Culture

Book Review: Dream It! Do It! My Half-Century Creating Disney's Magic Kingdoms

Marty Sklar

These days, a career that spans fifty-plus years at one company sounds like a pipe dream. The late John “Flossie Mae” Raiford delivered food to drive-in clients at The Varsity in Atlanta for 56 years. Earlier this year, one of Kroger’s executives retired after a half century with the grocery chain. Google “50  year career” and you’ll find plenty of charming and inspiring stories of long careers with a single employer. And then there’s Marty Sklar.

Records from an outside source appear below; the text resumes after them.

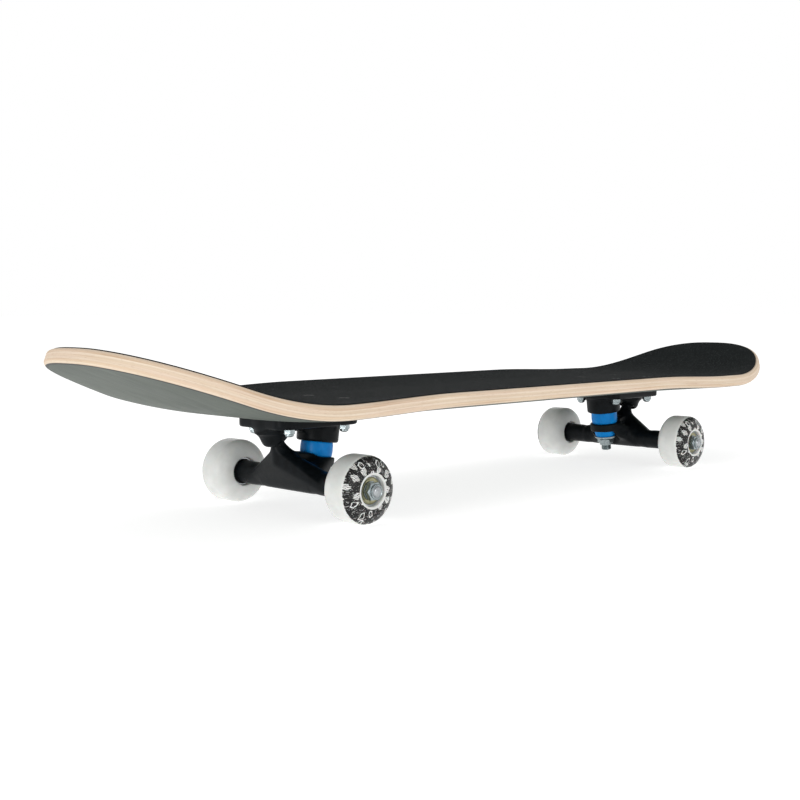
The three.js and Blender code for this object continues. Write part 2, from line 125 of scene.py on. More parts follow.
THREAD_DEPTH = 0.55
HULL_SOFTNESS = 0.35
NET_STEP = 0.8
HANGER_ROOM = ((-40, -63, 12), (32, 63, 68))
BASEPLATE_ROOM = ((-48, -30, 46), (36, 30, 76))
RING = Sizes(radius=15, bottom=-3.7, top=3.9, seat=13.6, seat_low=-3.9, seat_high=4.1, bore=7.6)
BOLT = Sizes(
    shank=2.4, head=4.7, cone=2.7, cone_top=BOARD_TOP - 0.9, bottom=59.8, plain_from=68, pitch=0.8,
    socket=1.75, socket_depth=2.2, clearance=0.15,
)

# base, foot and ring_root are for bar_points, and shoulder and the saddle's ends for post_points. tube is its
# radius at those distances from its middle.
HANGER = Sizes(
    base=(9, 36), foot=(3.4, 48, 4.6, 4.6), shoulder=(6.5, 12.6, 38, 48.5), ring_root=(6, 24),
    saddle_front=(6.5, 8, 38, 47.5), saddle_back=(11, -15, 38, 43.2, 24),
    tube=((20, 36, 44), (5, 8.3, 8.9)), neck=4.9, neck_length=14, ball=5.2,
)
BOSS = Sizes(radius=16.2, taper=0.4 / 21, bottom=15, cup=13, cup_floor=17.1)
SOCKET = Sizes(
    radius=10.6, top=8.5, bottom=-4.8, cup=8, cup_floor=8.2, root=11.5, root_x=20.5, root_bottom=62,
)
WEB = Sizes(length=40, width=8, bottom=61.5)
AXLE = Sizes(radius=3.95, past_wheel=19.8, plain_past_wheel=9, pitch=1.06)
AXLE_HOLE = [(0, -70), (4.2, -70), (4.2, 70), (0, 70)]
KINGPIN = Sizes(radius=4.75, low=-23.8, plain_from=-3, pitch=1.06, head=8.2, head_low=30, head_top=35.4)

# Bearing faces of the nuts, along the kingpin and out from the wheel's middle; and the speed washers'
# middles, out from the bearings'.
KINGPIN_NUT_TOP = -12.5
AXLE_NUT_FACE = 13.3
WASHER_OFFSET = 4.1

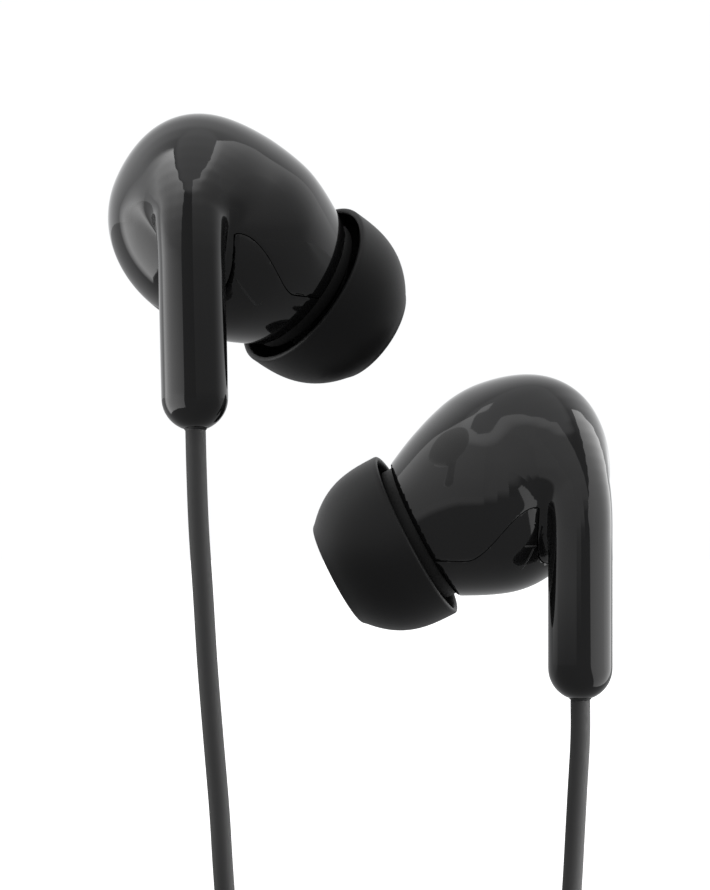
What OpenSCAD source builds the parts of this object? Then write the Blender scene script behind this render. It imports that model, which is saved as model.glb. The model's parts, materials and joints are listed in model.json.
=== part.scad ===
// Wired in-ear earphones with hanging stems, an inline remote, a Y-split and a 3.5 mm plug.
// Millimetres, +Z up. The origin is the centre of the left ear tip's mouth, where it sits in the ear canal.
// Each bud has its own frame: origin at the stem's lower end, +X towards the ear tip, +Y inwards, +Z up the stem.

/* [Stem] */
// Radius of the round stem
stem_r = 2.28; // [2:0.02:2.6]
// Height at which the stem starts to bend into the body
stem_h = 15; // [13:0.5:16]
// Radius of the cable channel inside the stem
channel_r = 1.35; // [1.2:0.05:1.5]

/* [Body] */
// Radius of the lower body lobe
lobe_r = 6.6; // [6.2:0.1:7]
// Radius of the upper body lobe
crown_r = 6.85; // [6.2:0.05:7]
// Wall thickness of the shells
wall = 0.9; // [0.7:0.1:1.1]
// Height of the parting line between the shell and the belly cover
seam_z = 9.7; // [9:0.1:10.5]

/* [Nozzle and ear tip] */
// Radius of the body where the nozzle collar starts
collar_r = 5.15; // [4.8:0.05:5.4]
// Outer radius of the nozzle tube
nozzle_r = 2.7; // [2.4:0.05:2.9]
// Radius of the barb that holds the ear tip
barb_r = 2.95; // [2.8:0.05:3.1]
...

Sklar was still a fresh-faced college student and editor of UCLA’s Daily Bruin when Disney hired him to create a souvenir newspaper for their new park, Disneyland. Following his graduation in 1956, he joined Disney full time. He began writing speeches and articles for Walt Disney himself, and after Walt’s death, Sklar moved up the ranks in Imagineering until his retirement in 2009. Lucky for us, Sklar has finally told the story of his 53 year career at Disney in his new book Dream It! Do It! My Half-Century Creating Disney’s Magic Kingdoms (also available for Kindle).

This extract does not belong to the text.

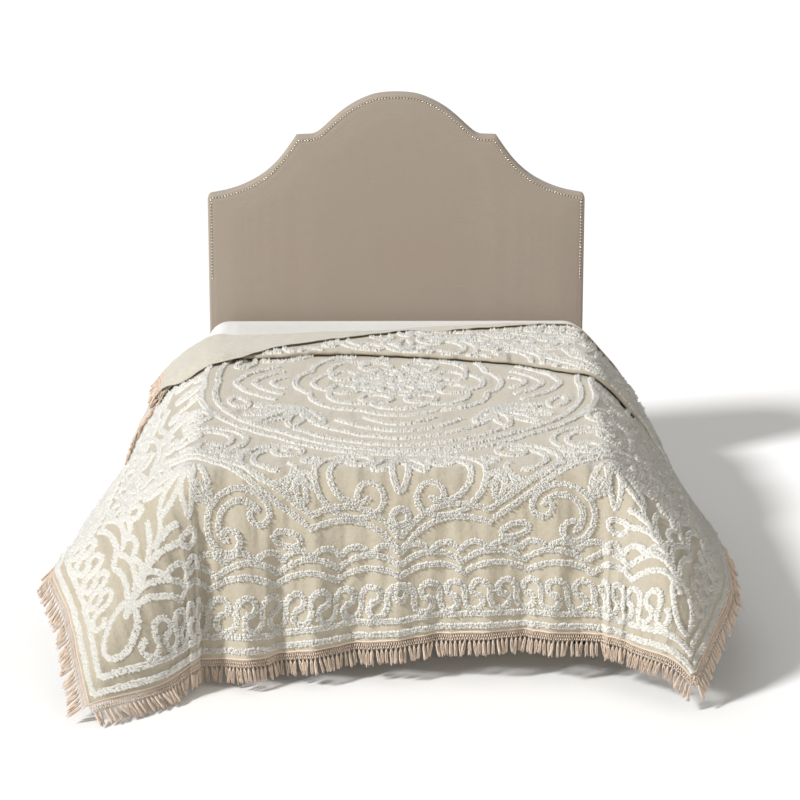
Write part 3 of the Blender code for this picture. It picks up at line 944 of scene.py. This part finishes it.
COTTON = ground_cloth("cotton_face", (0.530, 0.472, 0.362), (0.590, 0.535, 0.420), 0.08, 0.026)
REVERSE = ground_cloth("cotton_reverse", (0.720, 0.690, 0.585), (0.800, 0.775, 0.675), 0.40, 0.006)
BOARD_CLOTH = linen("headboard_linen", (0.370, 0.298, 0.250), (0.366, 0.317, 0.255), 3600.0)
BASE_CLOTH = linen("base_linen", (0.46, 0.41, 0.34), (0.50, 0.45, 0.38), 3000.0)
SHEET = linen("white_percale", (0.80, 0.80, 0.79), (0.86, 0.86, 0.85), 6000.0, sheen=0.05)
TUFT = grained(
    "tuft_yarn", (0.86, 0.842, 0.785), (0.90, 0.886, 0.835), 0.95,
    # The first noise darkens the low places between the clumps of pile: painted shade.
    ((260.0, 2.0, None, 0.10, 0.0030), (900.0, 3.0, None, 0, 0.0016)),
    patch=60.0, fleck=700.0, sheen=0.35,
)
YARN = grained(
    "fringe_yarn", (0.80, 0.64, 0.51), (0.90, 0.74, 0.61), 0.92,
    # Its noise darkens streaks between the strands: painted shade in the grooves of the yarn.
    ((700.0, 2.0, (1.0, 1.0, 0.5), 0.34, 0.0012),), patch=25.0, fleck=500.0, sheen=0.2,
)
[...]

Dream It! Do It! reads as part memoir, part inspirational tome. Sklar writes in a conversational style – you can really imagine him telling the stories directly to you. He shares his memories of working with Walt Disney, including some stories most readers have never heard. He relates the ups and downs of working at Imagineering – the successes, the projects that required a second try, even the moments where language and cultural barriers presented challenges. In one particularly poignant moment, he expresses his anger at having to write Walt’s obituary the day he died rather than planning ahead when many at the studio knew Walt was terminally sick.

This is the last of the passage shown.